#### [STATED PROBLEM]
Filter the records below for the word "None". Copy each line that holds it.

3D code data:

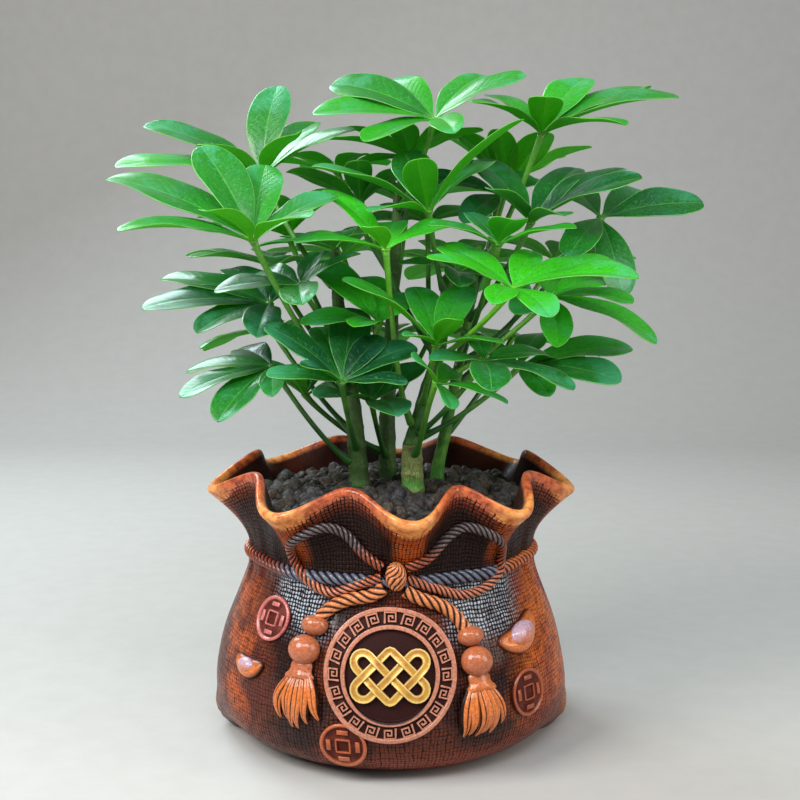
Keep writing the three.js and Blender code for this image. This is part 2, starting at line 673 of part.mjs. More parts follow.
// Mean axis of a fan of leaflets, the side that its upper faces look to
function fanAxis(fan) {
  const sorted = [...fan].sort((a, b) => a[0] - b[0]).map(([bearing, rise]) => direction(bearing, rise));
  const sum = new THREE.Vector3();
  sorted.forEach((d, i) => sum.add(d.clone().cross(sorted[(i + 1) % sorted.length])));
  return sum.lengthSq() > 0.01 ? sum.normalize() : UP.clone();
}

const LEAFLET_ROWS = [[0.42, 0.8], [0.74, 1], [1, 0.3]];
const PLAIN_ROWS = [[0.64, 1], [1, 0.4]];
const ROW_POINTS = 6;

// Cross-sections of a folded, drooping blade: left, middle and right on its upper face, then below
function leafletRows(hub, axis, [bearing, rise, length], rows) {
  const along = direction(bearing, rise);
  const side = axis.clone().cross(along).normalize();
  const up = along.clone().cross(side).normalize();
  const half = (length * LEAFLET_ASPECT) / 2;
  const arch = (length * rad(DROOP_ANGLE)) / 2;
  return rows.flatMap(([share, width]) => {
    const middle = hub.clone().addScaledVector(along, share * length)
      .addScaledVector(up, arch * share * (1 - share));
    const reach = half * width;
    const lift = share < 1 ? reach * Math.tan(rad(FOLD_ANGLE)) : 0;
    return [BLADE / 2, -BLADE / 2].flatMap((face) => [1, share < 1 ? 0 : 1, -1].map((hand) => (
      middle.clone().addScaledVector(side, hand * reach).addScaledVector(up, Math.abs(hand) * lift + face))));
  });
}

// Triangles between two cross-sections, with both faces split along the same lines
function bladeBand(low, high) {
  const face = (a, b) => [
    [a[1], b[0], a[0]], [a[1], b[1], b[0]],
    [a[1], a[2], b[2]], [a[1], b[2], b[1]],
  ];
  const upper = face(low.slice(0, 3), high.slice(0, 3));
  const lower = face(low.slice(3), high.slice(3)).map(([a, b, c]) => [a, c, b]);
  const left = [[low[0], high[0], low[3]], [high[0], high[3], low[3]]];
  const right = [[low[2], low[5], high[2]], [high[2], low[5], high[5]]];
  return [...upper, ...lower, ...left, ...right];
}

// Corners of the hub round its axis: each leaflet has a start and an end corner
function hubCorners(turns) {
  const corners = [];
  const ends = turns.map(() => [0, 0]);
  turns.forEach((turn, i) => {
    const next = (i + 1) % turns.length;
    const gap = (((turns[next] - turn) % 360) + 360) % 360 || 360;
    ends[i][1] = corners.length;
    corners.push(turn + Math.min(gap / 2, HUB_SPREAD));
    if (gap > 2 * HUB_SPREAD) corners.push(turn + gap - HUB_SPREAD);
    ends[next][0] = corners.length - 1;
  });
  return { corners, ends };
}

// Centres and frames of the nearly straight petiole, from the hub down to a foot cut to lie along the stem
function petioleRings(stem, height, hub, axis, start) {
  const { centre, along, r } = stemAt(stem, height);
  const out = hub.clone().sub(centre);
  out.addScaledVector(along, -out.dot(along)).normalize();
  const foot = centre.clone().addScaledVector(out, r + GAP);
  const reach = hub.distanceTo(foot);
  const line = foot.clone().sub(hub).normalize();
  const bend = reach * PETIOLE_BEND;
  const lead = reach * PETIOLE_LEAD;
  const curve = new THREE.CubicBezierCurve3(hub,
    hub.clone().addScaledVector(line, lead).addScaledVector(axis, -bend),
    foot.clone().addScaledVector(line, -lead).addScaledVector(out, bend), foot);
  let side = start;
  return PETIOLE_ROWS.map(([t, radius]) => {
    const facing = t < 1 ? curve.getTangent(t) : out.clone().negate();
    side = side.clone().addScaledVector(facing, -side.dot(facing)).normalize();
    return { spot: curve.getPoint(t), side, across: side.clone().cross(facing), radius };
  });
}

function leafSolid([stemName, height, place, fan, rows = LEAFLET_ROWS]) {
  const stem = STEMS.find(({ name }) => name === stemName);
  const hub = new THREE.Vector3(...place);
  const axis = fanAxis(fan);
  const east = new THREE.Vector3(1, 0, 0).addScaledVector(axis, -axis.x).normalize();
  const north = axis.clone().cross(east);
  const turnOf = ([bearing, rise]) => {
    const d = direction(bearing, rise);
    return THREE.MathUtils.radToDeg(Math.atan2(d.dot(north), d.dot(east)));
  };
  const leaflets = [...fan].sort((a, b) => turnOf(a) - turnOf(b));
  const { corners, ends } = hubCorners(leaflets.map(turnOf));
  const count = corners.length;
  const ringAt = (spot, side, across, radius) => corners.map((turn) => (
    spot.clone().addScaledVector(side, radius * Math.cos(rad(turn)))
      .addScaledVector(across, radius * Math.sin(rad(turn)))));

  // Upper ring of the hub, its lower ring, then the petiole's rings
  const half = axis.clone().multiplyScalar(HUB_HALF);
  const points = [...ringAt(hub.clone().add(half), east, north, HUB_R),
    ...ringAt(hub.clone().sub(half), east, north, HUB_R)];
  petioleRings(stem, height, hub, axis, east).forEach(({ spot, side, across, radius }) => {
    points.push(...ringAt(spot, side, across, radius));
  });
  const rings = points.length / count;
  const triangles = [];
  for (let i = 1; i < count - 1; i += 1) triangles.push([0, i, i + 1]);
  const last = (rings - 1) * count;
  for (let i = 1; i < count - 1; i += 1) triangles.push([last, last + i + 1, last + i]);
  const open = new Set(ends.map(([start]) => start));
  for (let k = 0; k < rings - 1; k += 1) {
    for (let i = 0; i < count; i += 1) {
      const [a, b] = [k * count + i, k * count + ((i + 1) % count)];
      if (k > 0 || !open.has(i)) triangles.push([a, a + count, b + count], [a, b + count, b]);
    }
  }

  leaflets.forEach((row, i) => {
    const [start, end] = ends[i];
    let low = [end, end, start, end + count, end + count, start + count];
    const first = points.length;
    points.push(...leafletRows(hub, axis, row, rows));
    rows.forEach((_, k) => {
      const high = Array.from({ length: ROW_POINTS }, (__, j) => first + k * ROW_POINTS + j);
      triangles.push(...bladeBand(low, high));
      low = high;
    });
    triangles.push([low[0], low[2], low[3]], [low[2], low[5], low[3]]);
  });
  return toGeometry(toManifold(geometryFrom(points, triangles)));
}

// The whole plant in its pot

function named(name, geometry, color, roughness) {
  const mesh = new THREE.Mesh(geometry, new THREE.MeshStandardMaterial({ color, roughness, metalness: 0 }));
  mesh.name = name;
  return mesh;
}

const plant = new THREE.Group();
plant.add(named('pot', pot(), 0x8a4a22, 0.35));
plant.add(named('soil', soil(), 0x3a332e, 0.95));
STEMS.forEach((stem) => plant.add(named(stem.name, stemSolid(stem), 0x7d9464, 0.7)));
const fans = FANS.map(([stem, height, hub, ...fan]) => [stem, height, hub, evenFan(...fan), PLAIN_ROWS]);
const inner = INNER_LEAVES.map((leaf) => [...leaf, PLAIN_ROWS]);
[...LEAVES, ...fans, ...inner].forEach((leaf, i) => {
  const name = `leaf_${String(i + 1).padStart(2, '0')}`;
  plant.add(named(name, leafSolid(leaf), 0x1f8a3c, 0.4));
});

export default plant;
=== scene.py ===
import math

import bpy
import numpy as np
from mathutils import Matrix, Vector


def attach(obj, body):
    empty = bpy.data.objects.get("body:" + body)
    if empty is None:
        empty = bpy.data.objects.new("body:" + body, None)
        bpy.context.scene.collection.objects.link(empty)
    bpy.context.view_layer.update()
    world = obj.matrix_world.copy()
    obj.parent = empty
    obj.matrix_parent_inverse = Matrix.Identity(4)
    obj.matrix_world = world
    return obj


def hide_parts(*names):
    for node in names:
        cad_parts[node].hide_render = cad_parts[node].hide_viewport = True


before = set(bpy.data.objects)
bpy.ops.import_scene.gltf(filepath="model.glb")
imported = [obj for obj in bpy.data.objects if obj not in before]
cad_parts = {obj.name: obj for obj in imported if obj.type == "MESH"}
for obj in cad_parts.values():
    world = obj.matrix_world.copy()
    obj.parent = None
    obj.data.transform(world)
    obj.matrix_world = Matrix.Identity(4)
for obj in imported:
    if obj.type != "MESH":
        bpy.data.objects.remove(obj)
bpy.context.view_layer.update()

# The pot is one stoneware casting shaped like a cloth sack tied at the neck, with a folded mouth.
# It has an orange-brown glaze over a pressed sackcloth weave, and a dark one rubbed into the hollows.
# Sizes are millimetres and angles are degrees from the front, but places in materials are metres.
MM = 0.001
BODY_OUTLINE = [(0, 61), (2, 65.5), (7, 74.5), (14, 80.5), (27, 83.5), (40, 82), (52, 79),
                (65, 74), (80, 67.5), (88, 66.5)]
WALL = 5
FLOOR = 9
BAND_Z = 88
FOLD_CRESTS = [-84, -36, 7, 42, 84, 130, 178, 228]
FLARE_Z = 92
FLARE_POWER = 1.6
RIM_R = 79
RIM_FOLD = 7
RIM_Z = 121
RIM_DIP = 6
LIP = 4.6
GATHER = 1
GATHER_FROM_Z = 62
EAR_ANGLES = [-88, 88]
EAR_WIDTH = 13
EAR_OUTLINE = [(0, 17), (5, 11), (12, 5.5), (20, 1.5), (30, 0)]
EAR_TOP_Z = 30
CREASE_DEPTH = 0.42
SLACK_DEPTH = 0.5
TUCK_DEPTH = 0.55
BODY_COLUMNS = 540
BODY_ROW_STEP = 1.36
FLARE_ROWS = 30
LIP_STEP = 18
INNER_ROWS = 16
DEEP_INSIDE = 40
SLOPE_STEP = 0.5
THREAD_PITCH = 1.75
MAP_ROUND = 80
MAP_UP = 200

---

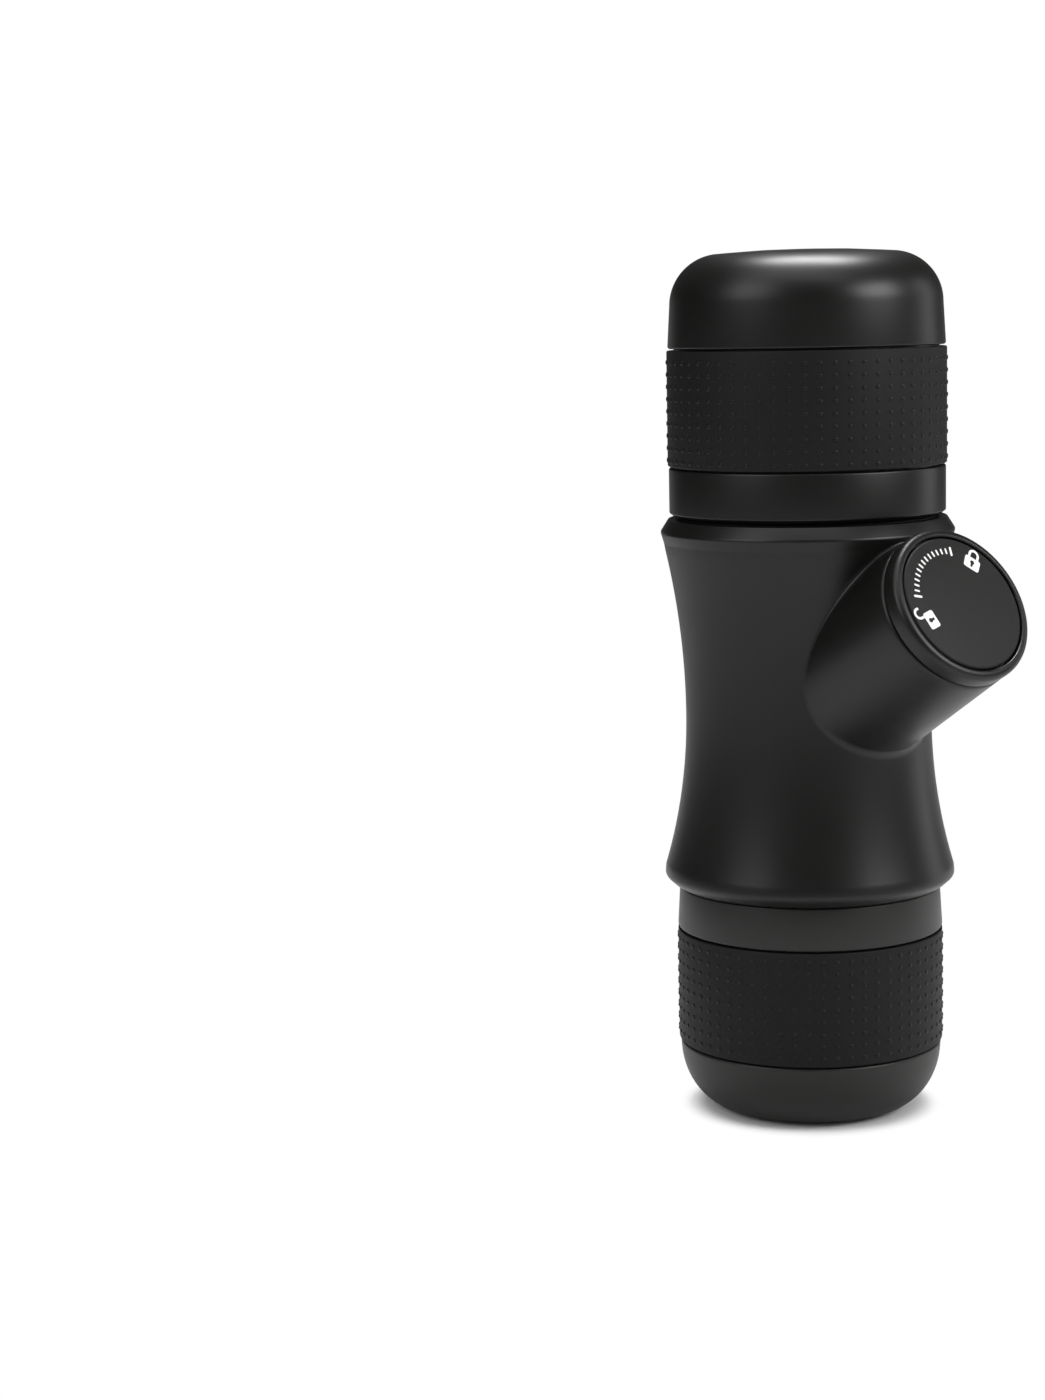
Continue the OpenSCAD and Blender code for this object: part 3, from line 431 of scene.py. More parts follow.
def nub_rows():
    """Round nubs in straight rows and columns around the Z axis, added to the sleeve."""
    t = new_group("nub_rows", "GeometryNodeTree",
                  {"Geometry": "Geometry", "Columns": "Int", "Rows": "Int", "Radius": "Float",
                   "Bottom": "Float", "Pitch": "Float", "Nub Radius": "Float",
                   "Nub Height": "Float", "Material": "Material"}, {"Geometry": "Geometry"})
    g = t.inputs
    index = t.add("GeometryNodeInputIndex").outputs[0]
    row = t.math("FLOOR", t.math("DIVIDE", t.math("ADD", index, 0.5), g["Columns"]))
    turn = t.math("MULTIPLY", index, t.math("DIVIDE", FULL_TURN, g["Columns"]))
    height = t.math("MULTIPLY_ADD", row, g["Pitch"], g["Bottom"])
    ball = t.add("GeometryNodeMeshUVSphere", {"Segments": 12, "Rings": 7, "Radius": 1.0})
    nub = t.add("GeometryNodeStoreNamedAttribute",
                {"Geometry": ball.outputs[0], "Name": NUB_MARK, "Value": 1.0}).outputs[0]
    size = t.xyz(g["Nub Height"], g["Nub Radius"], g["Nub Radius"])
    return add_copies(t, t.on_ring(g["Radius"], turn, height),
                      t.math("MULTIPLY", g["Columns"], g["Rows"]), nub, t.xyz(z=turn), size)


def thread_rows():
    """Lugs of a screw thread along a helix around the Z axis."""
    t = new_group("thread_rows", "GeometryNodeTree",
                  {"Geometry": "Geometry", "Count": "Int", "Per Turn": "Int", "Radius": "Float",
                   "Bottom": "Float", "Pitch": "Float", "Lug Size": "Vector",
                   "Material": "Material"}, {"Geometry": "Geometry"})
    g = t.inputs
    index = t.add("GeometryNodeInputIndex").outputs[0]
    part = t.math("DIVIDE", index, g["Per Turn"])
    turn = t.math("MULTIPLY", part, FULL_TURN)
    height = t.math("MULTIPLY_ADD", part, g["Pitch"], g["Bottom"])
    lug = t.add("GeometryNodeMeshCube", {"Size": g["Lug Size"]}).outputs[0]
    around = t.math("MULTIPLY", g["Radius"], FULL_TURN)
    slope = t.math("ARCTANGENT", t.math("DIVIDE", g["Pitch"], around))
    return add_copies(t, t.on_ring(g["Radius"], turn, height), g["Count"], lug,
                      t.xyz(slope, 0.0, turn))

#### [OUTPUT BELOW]
    if empty is None:
        empty = bpy.data.objects.new("body:" + body, None)
    obj.parent = None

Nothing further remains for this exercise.